June, 2005 – The insurance industry continued to expand and regain financial strength during 2004, according to Swiss Re’s latest sigma study. Globally, inflation-adjusted premiums rose by 2.3%, to USD 3 244bn. Key highlights of 2004 were: the return to growth in the life business and the positive underwriting results achieved by non-life insurers. Looking forward, 2005 is likely to see growth gain momentum in life but decelerate in non-life insurance.
Thomas Hess, Head of Economic Research & Consulting at Swiss Re, comments: “Life premiums returned to growth, while non-life insurers reaped the benefits of focusing on underwriting discipline. With its financial strength improving further in 2004, the industry is in good shape to leverage growth opportunities in 2005.”
According to the sigma study “World insurance in 2004”, global premiums expanded by 2.3% in 2004, totalling USD 3 244bn. After declining in 2003, the life business returned to growth with premiums climbing to USD 1 849bn. Following two years of strong growth, premium growth decelerated in the non-life sector, although premiums did continue to increase to USD 1 395bn.
Global premium growth 1980–2004
Life insurance: back to revenue growth
Global life premiums rose by 2.3%. Strong growth in Western Europe, Oceania and most emerging markets led the increase, although this was somewhat offset by stagnation in the US and the ongoing recession in Japan. Changes in pension regulation and renewed consumer confidence in life insurance pushed premiums up by 4.0% in Western Europe. The UK turned around the declining trend of previous years and reported upbeat premium income. Sustained economic growth in the developing countries resulted in life premiums expanding by 7.4%. South and East Asia, the largest emerging area, recorded growth close to 10%.
Life insurers improved profitability. To continue strengthening their capital position in 2004, they maintained a low equity exposure and retained profits. The result was an increase in risk capital which markedly reduced pressure on their balance sheets.
Non-life insurance: continuous revenue growth
The non-life business also expanded by 2.3% in 2004, following substantial increases in the previous two years (2002: +9.0%; 2003: +6.4%). Growth in the US and Western Europe largely counterbalanced the minor decline reported in Japan. Premiums in the emerging markets rose by 7.7% on average in 2004. China, Russia, South Africa and India recorded double-digit real growth rates.
Tight terms and conditions and disciplined underwriting – sustained since 2002 – allowed non-life insurers to post positive underwriting results, despite the record high catastrophe losses in 2004. Their conservative investment strategy and modest financial market performance in 2004 resulted in only average investment results. However, combined technical and financial profits pushed the operating return on sales to double-digit levels. Accordingly, non-life insurers continued to strengthen their capital base in 2004.

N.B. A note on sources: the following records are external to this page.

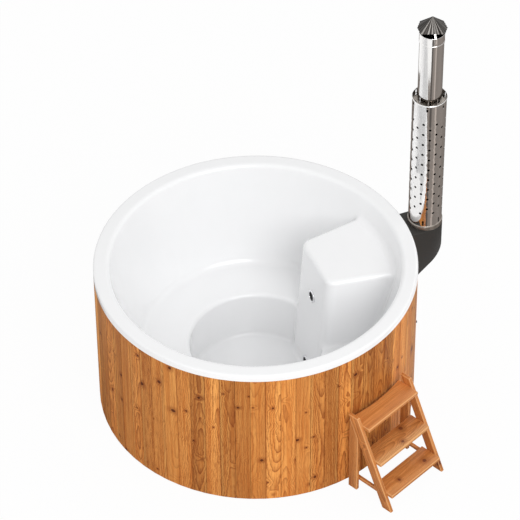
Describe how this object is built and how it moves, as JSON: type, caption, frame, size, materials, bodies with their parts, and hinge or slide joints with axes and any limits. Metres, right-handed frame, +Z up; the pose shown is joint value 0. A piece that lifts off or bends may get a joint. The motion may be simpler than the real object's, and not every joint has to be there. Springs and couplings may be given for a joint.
{
  "type": "wood-fired tub",
  "caption": "Round wood-fired tub: timber wall, moulded white liner with seat and footwell, stove with flue and rain cap, and free-standing timber steps.",
  "frame": {"origin": "on the ground, on the tub's vertical axis", "axes": "+Z up, +X from the tub's axis through the stove and the flue"},
  "size_m": [2.2553, 2.409, 2.637],
  "materials": {
    "liner_acrylic": "glossy moulded white",
    "cladding_pine": "oiled knotty boards, upright grain",
    "step_pine": "oiled boards with pale sapwood bands",
    "frame_timber": "raw planed timber",
    "stove_steel": "heat-darkened steel",
    "stainless": "bright rolled stainless sheet",
    "anthracite_coat": "matt heat-proof coat",
    "chrome_plate": "polished",
    "black_plastic": "satin",
    "gasket_rope": "braided glass-fibre rope",
    "valve_brass": "satin"
  },
  "bodies": {
    "tub": {"liner": "liner_acrylic", "cladding_panel_1": "cladding_pine", "cladding_panel_2": "cladding_pine", "cladding_panel_3": "cladding_pine", "cladding_panel_4": "cladding_pine", "cladding_panel_5": "cladding_pine", "cladding_panel_6": "cladding_pine", "cladding_panel_7": "cladding_pine", "cladding_panel_8": "cladding_pine", "lower_hoop": "frame_timber", "middle_hoop": "frame_timber", "top_hoop": "frame_timber", "upright_1": "frame_timber", "upright_2": "frame_timber", "upright_3": "frame_timber", "upright_4": "frame_timber", "bearer_far": "frame_timber", "bearer_middle": "frame_timber", "bearer_near": "frame_timber", "firebox": "stove_steel", "fire_grate": "stove_steel", "water_jacket": "stainless", "flue_elbow": "stainless", "lower_flue_pipe": "stainless", "upper_flue_pipe": "stainless", "perforated_guard": "stainless", "guard_collar": "stainless", "lower_guard_spacer": "stainless", "upper_guard_spacer": "stainless", "cap_collar": "stainless", "rain_cap": "stainless", "cap_leg_1": "stainless", "cap_leg_2": "stainless", "cap_leg_3": "stainless", "hinge_pin": "stainless", "floor_drain": "stainless", "flue_casing": "anthracite_coat", "stove_front_plate": "anthracite_coat", "upper_port_ring": "chrome_plate", "lower_port_ring": "chrome_plate", "upper_port_grille": "black_plastic", "lower_port_grille": "black_plastic", "drain_pipe": "black_plastic", "door_gasket": "gasket_rope", "drain_valve": "valve_brass"},
    "stove_door_leaf": {"stove_door": "anthracite_coat"},
    "latch_handle": {"door_latch": "stainless"},
    "ash_drawer_box": {"ash_drawer": "anthracite_coat"},
    "air_slide_plate": {"air_slide": "stainless"},
    "drain_lever_arm": {"drain_lever": "black_plastic"},
    "steps": {"top_tread": "step_pine", "middle_tread": "step_pine", "bottom_tread": "step_pine", "left_stringer": "step_pine", "right_stringer": "step_pine", "left_rear_leg": "step_pine", "right_rear_leg": "step_pine", "left_stretcher": "step_pine", "right_stretcher": "step_pine"}
  },
  "joints": [
    {"name": "stove_door_hinge", "type": "hinge", "parent": "tub", "child": "stove_door_leaf", "pos_m": [1.016, 0.137, 0.276], "axis": [0, 0, 1], "range_deg": [0, 110]},
    {"name": "door_latch_turn", "type": "hinge", "parent": "stove_door_leaf", "child": "latch_handle", "pos_m": [1.019, -0.112, 0.265], "axis": [-1, 0, 0], "range_deg": [0, 90]},
    {"name": "ash_drawer_slide", "type": "slide", "parent": "tub", "child": "ash_drawer_box", "axis": [1, 0, 0], "range_m": [0, 0.35]},
    {"name": "air_slide_shift", "type": "slide", "parent": "ash_drawer_box", "child": "air_slide_plate", "axis": [0, 1, 0], "range_m": [0, 0.015]},
    {"name": "drain_lever_turn", "type": "hinge", "parent": "tub", "child": "drain_lever_arm", "pos_m": [0.115, 1.0343, 0.038], "axis": [0, 0, -1], "range_deg": [0, 90]},
    {"name": "steps_pull_away", "type": "slide", "parent": "tub", "child": "steps", "axis": [0.4099, -0.9121, 0], "range_m": [0, 0.6]}
  ]
}
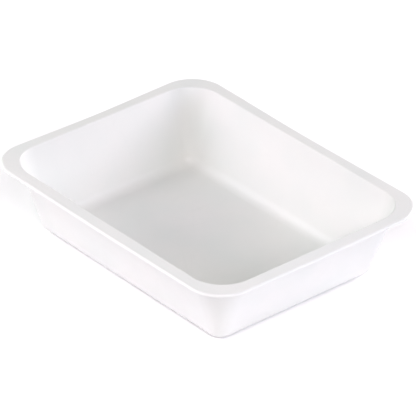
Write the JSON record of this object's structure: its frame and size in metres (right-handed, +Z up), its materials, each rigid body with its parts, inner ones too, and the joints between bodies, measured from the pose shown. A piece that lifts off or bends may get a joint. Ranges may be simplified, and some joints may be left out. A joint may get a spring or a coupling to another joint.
{
  "type": "paint roller tray",
  "caption": "Shallow rectangular plastic tray with leaning walls, rounded corners and a flat rim with a rolled-down lip, for holding paint while a roller or brush is loaded.",
  "frame": {"origin": "centre of the flat underside, on the surface that the tray stands on", "axes": "+Z up out of the tray's mouth, +X along its long side, +Y along its short side"},
  "size_m": [0.35, 0.276, 0.079],
  "materials": {
    "white_plastic": "smooth moulded white, satin gloss"
  },
  "bodies": {
    "root": {"tray": "white_plastic"}
  },
  "joints": []
}
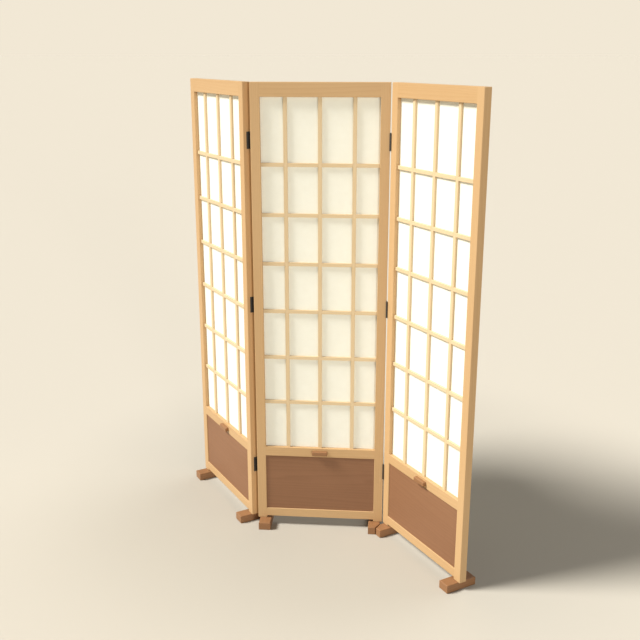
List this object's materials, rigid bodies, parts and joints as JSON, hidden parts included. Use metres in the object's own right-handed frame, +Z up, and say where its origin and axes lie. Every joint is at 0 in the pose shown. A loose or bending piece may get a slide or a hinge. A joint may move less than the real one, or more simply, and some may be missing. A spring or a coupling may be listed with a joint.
{
  "type": "folding shoji screen",
  "caption": "Free-standing folding shoji screen: paper on wooden lattice over a solid dado board, in framed panels that fold on butt hinges and stand on cross feet.",
  "frame": {"origin": "on the floor under the middle of the centre panel", "axes": "+Z up; the centre panel lies along X and its front faces -Y"},
  "size_m": [1.2264, 0.9338, 1.8],
  "materials": {
    "frame_wood": "clear satin softwood",
    "lattice_wood": "clear satin softwood",
    "paper": "matt fibrous paper",
    "dado_wood": "brown stained, matt",
    "foot_wood": "brown stained, satin",
    "black_steel": "black, satin",
    "screw_steel": "zinc plated"
  },
  "bodies": {
    "centre": {"centre_left_stile": "frame_wood", "centre_right_stile": "frame_wood", "centre_top_rail": "frame_wood", "centre_mid_rail": "frame_wood", "centre_bottom_rail": "frame_wood", "centre_uprights": "lattice_wood", "centre_crossbars": "lattice_wood", "centre_paper": "paper", "centre_dado_board": "dado_wood", "centre_pull": "foot_wood", "centre_left_foot": "foot_wood", "centre_right_foot": "foot_wood", "centre_foot_screws": "screw_steel", "centre_hinge_screws": "black_steel", "left_hinge_bottom_inner_leaf": "black_steel", "left_hinge_bottom_pin": "black_steel", "left_hinge_middle_inner_leaf": "black_steel", "left_hinge_middle_pin": "black_steel", "left_hinge_top_inner_leaf": "black_steel", "left_hinge_top_pin": "black_steel", "right_hinge_bottom_inner_leaf": "black_steel", "right_hinge_bottom_pin": "black_steel", "right_hinge_middle_inner_leaf": "black_steel", "right_hinge_middle_pin": "black_steel", "right_hinge_top_inner_leaf": "black_steel", "right_hinge_top_pin": "black_steel"},
    "left": {"left_left_stile": "frame_wood", "left_right_stile": "frame_wood", "left_top_rail": "frame_wood", "left_mid_rail": "frame_wood", "left_bottom_rail": "frame_wood", "left_uprights": "lattice_wood", "left_crossbars": "lattice_wood", "left_paper": "paper", "left_dado_board": "dado_wood", "left_pull": "foot_wood", "left_left_foot": "foot_wood", "left_right_foot": "foot_wood", "left_foot_screws": "screw_steel", "left_hinge_screws": "black_steel", "left_hinge_bottom_outer_leaf": "black_steel", "left_hinge_middle_outer_leaf": "black_steel", "left_hinge_top_outer_leaf": "black_steel"},
    "right": {"right_left_stile": "frame_wood", "right_right_stile": "frame_wood", "right_top_rail": "frame_wood", "right_mid_rail": "frame_wood", "right_bottom_rail": "frame_wood", "right_uprights": "lattice_wood", "right_crossbars": "lattice_wood", "right_paper": "paper", "right_dado_board": "dado_wood", "right_pull": "foot_wood", "right_left_foot": "foot_wood", "right_right_foot": "foot_wood", "right_foot_screws": "screw_steel", "right_hinge_screws": "black_steel", "right_hinge_bottom_outer_leaf": "black_steel", "right_hinge_middle_outer_leaf": "black_steel", "right_hinge_top_outer_leaf": "black_steel"}
  },
  "joints": [
    {"name": "left_fold", "type": "hinge", "parent": "centre", "child": "left", "pos_m": [-0.2595, 0.0176, 0], "axis": [0, 0, 1], "range_deg": [-4, 56]},
    {"name": "right_fold", "type": "hinge", "parent": "centre", "child": "right", "pos_m": [0.2595, -0.0176, 0], "axis": [0, 0, 1], "range_deg": [-4, 56]}
  ]
}
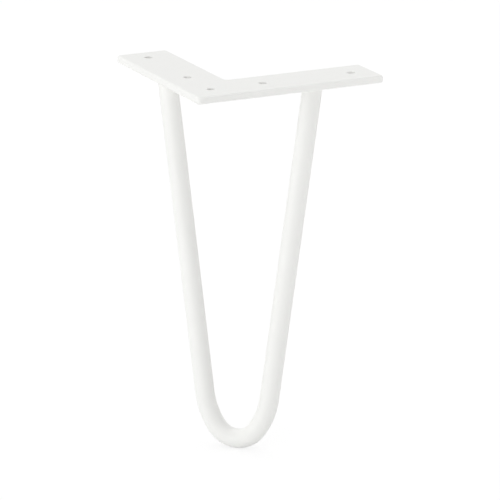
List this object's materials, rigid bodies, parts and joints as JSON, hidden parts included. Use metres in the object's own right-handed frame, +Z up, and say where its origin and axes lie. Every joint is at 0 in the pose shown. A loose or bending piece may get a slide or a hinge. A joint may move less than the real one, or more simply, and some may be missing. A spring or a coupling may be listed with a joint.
{
  "type": "hairpin furniture leg",
  "caption": "Furniture leg: an L-shaped screw plate on top and one round bar bent into a hairpin loop below, its ends welded under the plate's arms.",
  "frame": {"origin": "middle of the corner screw hole, on the plate's top (mounting) face", "axes": "+Z up, out of the mounting face towards the furniture; +X along one arm of the plate and +Y along the other, from the corner hole through the other screw holes; the floor is at z = -0.2 m"},
  "size_m": [0.103, 0.103, 0.2],
  "materials": {
    "white_powder_coat": "smooth satin white powder coat over welded mild steel"
  },
  "bodies": {
    "root": {"mounting_plate": "white_powder_coat", "hairpin_rod": "white_powder_coat", "weld_bead_x_arm": "white_powder_coat", "weld_bead_y_arm": "white_powder_coat"}
  },
  "joints": []
}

Outlook: growth accelerates in life and slows down in non-life
Life premiums are set for continued growth, as sales of savings products are expected to pick up gradually. Regulatory changes are forecast to shift more pension business to private insurers, particularly in Europe. In the emerging markets, life premiums will grow around 2.5 percentage points faster than GDP in 2005.
Non-life business is expected to expand at a slow pace this year, especially in the industrialised countries. While sustained global economic growth will foster insurance demand, pricing developments will hold back premium growth. Assuming average claims levels, return on sales may be a low double-digit figure again in 2005.
Note: Swiss Re’s sigma study “World insurance in 2004” examines the insurance markets of 145 countries, making explicit reference to 88.